=== What you are asked to do ===
Show each line of the data below that has the string "OpenSCAD" in it.

Modeling code records
──────────

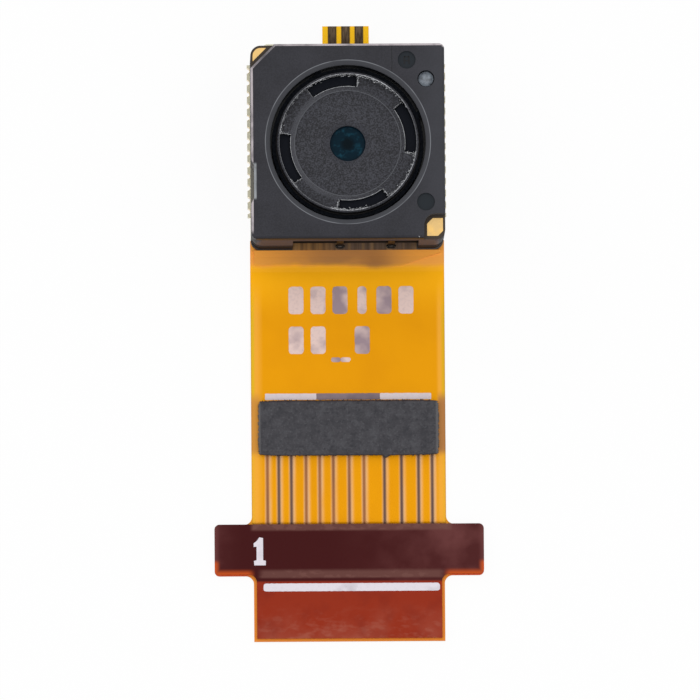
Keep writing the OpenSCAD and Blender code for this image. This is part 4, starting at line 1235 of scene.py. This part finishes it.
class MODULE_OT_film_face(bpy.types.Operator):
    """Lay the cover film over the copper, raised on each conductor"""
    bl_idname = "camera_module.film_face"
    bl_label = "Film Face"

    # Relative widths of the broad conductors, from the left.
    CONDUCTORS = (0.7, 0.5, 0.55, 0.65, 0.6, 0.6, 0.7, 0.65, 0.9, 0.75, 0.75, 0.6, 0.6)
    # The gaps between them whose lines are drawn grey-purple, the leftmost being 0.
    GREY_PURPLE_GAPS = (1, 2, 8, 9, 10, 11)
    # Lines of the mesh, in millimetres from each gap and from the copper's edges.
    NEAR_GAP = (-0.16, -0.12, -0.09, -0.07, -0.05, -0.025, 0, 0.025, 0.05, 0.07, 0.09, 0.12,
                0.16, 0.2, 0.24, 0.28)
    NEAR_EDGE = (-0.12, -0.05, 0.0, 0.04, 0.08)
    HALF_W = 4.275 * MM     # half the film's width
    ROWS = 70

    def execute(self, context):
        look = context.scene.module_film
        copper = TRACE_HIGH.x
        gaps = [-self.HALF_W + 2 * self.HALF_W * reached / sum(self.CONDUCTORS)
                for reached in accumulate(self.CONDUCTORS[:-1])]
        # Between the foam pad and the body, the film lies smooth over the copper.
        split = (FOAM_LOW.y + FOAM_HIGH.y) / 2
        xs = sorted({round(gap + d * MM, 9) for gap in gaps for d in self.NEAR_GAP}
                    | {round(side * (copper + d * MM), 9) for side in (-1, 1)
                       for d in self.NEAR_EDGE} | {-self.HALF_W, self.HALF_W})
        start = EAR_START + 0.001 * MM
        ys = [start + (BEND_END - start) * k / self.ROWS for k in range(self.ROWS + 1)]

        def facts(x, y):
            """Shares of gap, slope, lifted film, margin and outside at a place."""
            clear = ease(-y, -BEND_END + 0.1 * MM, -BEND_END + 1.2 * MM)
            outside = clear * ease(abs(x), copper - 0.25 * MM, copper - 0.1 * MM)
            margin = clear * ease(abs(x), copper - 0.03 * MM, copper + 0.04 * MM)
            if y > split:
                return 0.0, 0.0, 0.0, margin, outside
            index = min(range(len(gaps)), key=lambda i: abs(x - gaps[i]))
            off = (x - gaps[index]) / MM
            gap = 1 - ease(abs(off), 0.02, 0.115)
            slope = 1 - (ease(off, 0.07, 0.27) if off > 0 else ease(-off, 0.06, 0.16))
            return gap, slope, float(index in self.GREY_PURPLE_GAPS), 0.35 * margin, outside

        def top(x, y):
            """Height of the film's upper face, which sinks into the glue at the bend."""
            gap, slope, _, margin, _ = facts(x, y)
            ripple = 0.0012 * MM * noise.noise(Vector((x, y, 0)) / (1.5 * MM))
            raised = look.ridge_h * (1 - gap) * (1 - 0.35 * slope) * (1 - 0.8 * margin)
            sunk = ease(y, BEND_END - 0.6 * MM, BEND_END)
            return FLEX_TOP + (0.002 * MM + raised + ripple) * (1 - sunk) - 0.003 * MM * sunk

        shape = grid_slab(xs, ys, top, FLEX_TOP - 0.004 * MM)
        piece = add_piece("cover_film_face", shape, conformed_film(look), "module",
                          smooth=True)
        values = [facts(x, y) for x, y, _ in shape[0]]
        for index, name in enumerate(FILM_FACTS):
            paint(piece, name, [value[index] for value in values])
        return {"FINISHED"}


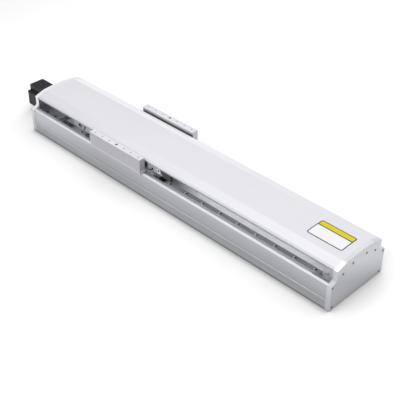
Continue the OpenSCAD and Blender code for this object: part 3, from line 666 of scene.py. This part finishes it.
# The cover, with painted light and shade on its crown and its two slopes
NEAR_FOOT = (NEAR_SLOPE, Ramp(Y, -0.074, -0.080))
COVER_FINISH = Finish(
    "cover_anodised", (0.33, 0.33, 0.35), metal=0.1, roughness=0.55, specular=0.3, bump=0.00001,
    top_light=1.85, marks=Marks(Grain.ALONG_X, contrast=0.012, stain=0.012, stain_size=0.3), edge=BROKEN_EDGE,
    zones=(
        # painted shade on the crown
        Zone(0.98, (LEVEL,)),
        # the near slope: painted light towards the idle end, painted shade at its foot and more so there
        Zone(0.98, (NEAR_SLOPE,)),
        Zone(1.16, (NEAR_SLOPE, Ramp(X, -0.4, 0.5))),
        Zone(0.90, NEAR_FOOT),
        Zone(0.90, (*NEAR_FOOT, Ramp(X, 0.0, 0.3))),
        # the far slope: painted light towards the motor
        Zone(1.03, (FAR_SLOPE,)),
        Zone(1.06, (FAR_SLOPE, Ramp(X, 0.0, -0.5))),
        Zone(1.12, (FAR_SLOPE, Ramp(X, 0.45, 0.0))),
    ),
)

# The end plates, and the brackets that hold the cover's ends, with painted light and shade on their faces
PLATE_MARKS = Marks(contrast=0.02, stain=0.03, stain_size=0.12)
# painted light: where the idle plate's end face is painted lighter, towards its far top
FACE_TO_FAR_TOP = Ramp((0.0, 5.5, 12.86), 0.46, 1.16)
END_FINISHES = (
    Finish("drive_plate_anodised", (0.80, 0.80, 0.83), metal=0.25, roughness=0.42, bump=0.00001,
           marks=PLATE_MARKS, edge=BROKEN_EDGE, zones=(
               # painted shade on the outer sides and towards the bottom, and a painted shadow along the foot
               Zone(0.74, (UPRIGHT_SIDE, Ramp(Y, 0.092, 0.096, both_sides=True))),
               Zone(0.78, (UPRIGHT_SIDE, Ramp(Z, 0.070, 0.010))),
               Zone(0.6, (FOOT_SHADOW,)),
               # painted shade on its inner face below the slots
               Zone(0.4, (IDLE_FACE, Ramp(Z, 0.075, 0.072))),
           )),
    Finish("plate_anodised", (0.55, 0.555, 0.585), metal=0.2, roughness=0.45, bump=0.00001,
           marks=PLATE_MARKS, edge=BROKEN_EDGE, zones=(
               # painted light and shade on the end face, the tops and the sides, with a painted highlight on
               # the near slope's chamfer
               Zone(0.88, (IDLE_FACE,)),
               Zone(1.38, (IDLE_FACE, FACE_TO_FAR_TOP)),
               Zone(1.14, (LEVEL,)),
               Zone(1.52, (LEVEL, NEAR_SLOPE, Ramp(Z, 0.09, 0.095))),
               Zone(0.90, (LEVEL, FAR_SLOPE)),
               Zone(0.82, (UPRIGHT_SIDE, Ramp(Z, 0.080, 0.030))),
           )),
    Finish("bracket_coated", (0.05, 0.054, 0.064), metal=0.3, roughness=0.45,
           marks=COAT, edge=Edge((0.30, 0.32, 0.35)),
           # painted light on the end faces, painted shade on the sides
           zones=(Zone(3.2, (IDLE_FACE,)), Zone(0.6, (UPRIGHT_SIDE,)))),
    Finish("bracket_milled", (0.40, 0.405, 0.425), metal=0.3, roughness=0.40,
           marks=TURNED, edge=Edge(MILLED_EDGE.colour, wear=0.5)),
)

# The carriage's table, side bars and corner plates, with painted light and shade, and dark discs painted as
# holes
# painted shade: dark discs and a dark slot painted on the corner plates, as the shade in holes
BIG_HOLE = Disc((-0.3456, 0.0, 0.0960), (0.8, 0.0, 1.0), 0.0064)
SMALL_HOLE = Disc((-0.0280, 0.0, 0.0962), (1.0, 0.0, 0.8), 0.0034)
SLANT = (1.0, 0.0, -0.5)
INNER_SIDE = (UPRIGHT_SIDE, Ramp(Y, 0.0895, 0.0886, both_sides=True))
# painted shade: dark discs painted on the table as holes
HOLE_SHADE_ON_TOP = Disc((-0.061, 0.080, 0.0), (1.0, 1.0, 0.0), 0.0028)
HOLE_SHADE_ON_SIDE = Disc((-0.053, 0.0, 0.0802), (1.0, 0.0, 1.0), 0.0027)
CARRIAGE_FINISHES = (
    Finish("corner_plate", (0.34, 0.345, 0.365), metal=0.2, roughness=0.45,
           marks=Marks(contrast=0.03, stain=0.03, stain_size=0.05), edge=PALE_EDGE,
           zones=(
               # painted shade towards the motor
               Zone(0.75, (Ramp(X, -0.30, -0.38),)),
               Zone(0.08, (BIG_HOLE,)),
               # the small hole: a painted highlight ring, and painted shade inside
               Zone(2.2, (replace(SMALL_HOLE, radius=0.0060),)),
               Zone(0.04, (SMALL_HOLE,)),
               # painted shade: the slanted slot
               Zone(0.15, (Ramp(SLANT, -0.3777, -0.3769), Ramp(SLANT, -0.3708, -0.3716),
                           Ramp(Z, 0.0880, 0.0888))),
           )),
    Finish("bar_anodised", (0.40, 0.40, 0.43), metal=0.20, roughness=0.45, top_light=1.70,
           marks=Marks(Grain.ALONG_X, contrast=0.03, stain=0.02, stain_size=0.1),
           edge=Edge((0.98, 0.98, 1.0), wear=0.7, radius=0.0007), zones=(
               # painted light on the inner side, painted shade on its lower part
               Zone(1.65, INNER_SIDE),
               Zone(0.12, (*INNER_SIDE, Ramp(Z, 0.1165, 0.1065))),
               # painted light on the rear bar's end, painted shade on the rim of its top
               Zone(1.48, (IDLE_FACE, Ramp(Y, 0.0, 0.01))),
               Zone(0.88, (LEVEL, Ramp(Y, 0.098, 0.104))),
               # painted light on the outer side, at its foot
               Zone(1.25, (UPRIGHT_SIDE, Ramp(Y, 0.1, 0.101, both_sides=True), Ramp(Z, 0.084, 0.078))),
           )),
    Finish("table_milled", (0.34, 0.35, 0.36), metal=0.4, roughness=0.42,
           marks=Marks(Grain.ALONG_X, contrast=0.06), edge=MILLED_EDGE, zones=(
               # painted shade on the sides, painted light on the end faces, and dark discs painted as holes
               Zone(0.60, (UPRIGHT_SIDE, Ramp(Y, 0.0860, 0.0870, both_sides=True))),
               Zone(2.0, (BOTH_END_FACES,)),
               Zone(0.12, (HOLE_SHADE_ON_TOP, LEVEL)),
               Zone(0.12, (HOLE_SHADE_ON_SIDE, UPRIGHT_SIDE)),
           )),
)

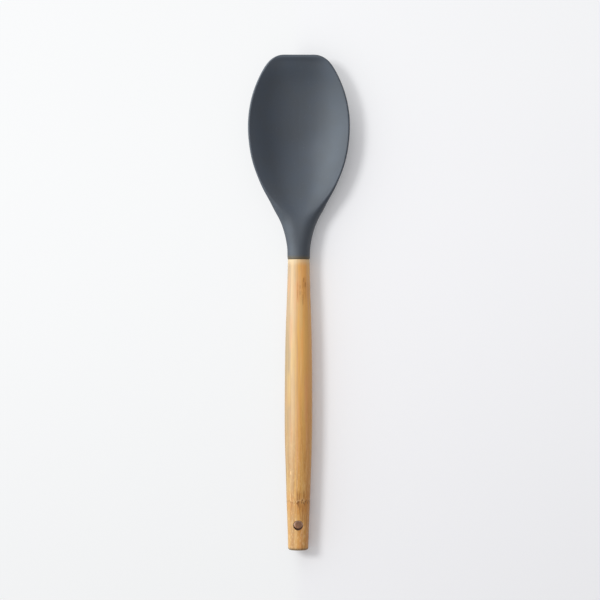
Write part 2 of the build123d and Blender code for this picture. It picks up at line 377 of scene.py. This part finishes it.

──────────

=== Task output ===
Keep writing the OpenSCAD and Blender code for this image. This is part 4, starting at line 1235 of scene.py. This part finishes it.
Continue the OpenSCAD and Blender code for this object: part 3, from line 666 of scene.py. This part finishes it.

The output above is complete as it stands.